Y, como dice la canción, el final
del verano llegó y nosotros partimos; yo en concreto con un inesperado bagaje
que habría de perpetuarse largo tiempo. Se podía ver en algunas señales. Por
ejemplo, en la minuciosidad arqueológica con la que escudriñaba las revista de
cine que empecé a comprar con fruición, y de las que obtuve el inconmensurable
premio de un poster de Michelle correspondiente a la película de “Los Fabulosos
Baker Boys” y que compartió pared con uno de los Goonies, de Indiana Jones y
otros que no recuerdo. Resulta ocioso decir que en poco tiempo adquirí el VHS,
no ya solo de la película de Steve Kloves, sino también de “Las Amistades
Peligrosas” y “El Precio del Poder”; ya Michellle Pfeiffer había establecido un
reinado cuyos dominios habían llegado a mente y corazón.
No es cuestión de
pensar, sin embargo, que yo me convirtiera en un fanático obseso de escaso juicio
y admiración epidérmica, el tiempo fue templando la pasión agitada por una
admiración en el sentido más amplio del término. Por supuesto Michelle pasó a
formar parte de mi vida y por añadidura hubo otros momentos memorables, lúdicos
y, poniéndonos cursis, mágicos. Ahí quedan “Batman Vuelve”,
“La Edad de la
Inocencia”, “Mentes Peligrosas”… Qué les voy a contar.
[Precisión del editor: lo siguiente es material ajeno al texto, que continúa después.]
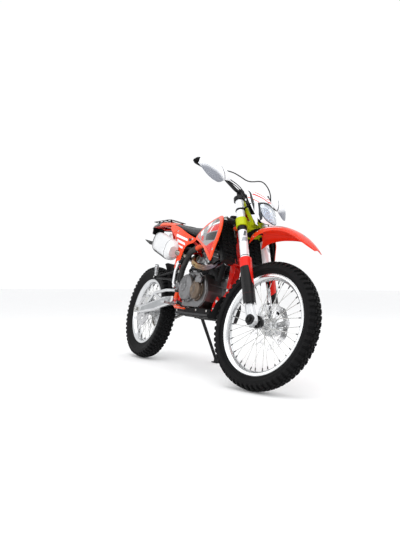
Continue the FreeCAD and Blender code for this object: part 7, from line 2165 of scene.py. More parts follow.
# ------------------------------------------------------------------- chain
def chain():
    mb = MB()
    c0, r0, c1, r1 = v3(0, 0, R_R), 96.0, v3(655, 0, 462), 29.0
    dx, dz = c1[0] - c0[0], c1[2] - c0[2]
    L = math.hypot(dx, dz)
    base, tan_a = math.atan2(dz, dx), math.acos((r0 - r1) / math.hypot(dx, dz))
    run = math.sqrt(L * L - (r0 - r1) ** 2)
    arc0, arc1 = (2 * math.pi - 2 * tan_a) * r0, 2 * tan_a * r1
    total = arc0 + arc1 + 2 * run
    n = int(round(total / 15.875 / 2)) * 2
    pitch = total / n

    def at(s):
        s = s % total
        if s < arc0:
            t = base + tan_a + s / r0
            return c0[0] + r0 * math.cos(t), c0[2] + r0 * math.sin(t)
        s -= arc0
        t = base - tan_a
        p = (c0[0] + r0 * math.cos(t), c0[2] + r0 * math.sin(t))
        q = (c1[0] + r1 * math.cos(t), c1[2] + r1 * math.sin(t))
        if s < run:
            return p[0] + (q[0] - p[0]) * s / run, p[1] + (q[1] - p[1]) * s / run
        s -= run
        if s < arc1:
            t = base - tan_a + s / r1
            return c1[0] + r1 * math.cos(t), c1[2] + r1 * math.sin(t)
        s -= arc1
        t = base + tan_a
        p = (c1[0] + r1 * math.cos(t), c1[2] + r1 * math.sin(t))
        q = (c0[0] + r0 * math.cos(t), c0[2] + r0 * math.sin(t))
        return p[0] + (q[0] - p[0]) * s / run, p[1] + (q[1] - p[1]) * s / run

    P = [v3(*[v for v in (at(k * pitch)[0], 0, at(k * pitch)[1])]) for k in range(n)]
    for k in range(n):
        a, b = P[k], P[(k + 1) % n]
        d = unit(b - a)
        w = v3(-d[2], 0, d[0])
        hw = np.linalg.norm(b - a)
        outer = k % 2 == 0
        pts = []
        for ctr, s0 in ((hw, -math.pi / 2), (0.0, math.pi / 2)):
            for j in range(6):
                t = s0 + math.pi * j / 5
                pts.append((ctr + 6.6 * math.cos(t), 6.6 * math.sin(t)))
        pts.insert(6, (hw / 2, 4.7))
        pts.append((hw / 2, -4.7))
        for ya, yb in (((61.2, 62.9), (77.1, 78.8)) if outer else ((63.3, 65.0), (75.0, 76.7))):
            slab(mb, pts, a, d, w, -ya, -yb, 0.3, 0)
        rod(mb, a + v3(0, 60.6, 0), a + v3(0, 79.4, 0), 2.5, 0.3, 10, 1)
        rod(mb, a + v3(0, 65.2, 0), a + v3(0, 74.8, 0), 4.6, 0.3, 12, 1)
    # front sprocket
    tn = 13
    out = []
    for k in range(tn):
        a = 2 * math.pi * k / tn
        for da, r in ((-0.17, 25.2), (-0.10, 28.0), (-0.045, 33.0), (0.045, 33.0), (0.10, 28.0), (0.17, 25.2)):
            out.append((655 + r * math.cos(a + da), 462 + r * math.sin(a + da)))
    plate(mb, out, 67, 73, 0.8, 1)
    mb.obj("roller_chain", [M["chain"], M["steel"]], "chassis", smooth=34, slot="steel", rep=("drive_chain",))


M["chain"] = m_metal("chain_steel", (0.32, 0.29, 0.24), 0.38, var=0.35)
chain()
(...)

Todavía algunos años vuelo a
aquella localidad levantina y sigue habiendo un cine de verano, pero ya tengo
mi propia familia y unos ojos adultos que ya no escrutan ni palpitan como antes
ante estímulos actorales, aunque la belleza (cómo no) permanece. Dentro de nada
tendré que indagar en la mirada de mi hijo y comprobar como sus pupilas se
abren a la pasión y a la vida, quizá delante de una pantalla de cine. Por
cierto, ya habrán supuesto que he tenido amores, pero han sido más bien
otoñales o en invierno; los más duraderos, cotidianos y sinceros. Sin la
evanescencia de las brisas marineras. Nunca comprendí que la gente no notara
esto. Pero yo tuve a Michelle, así que no es cuestión de quejarse.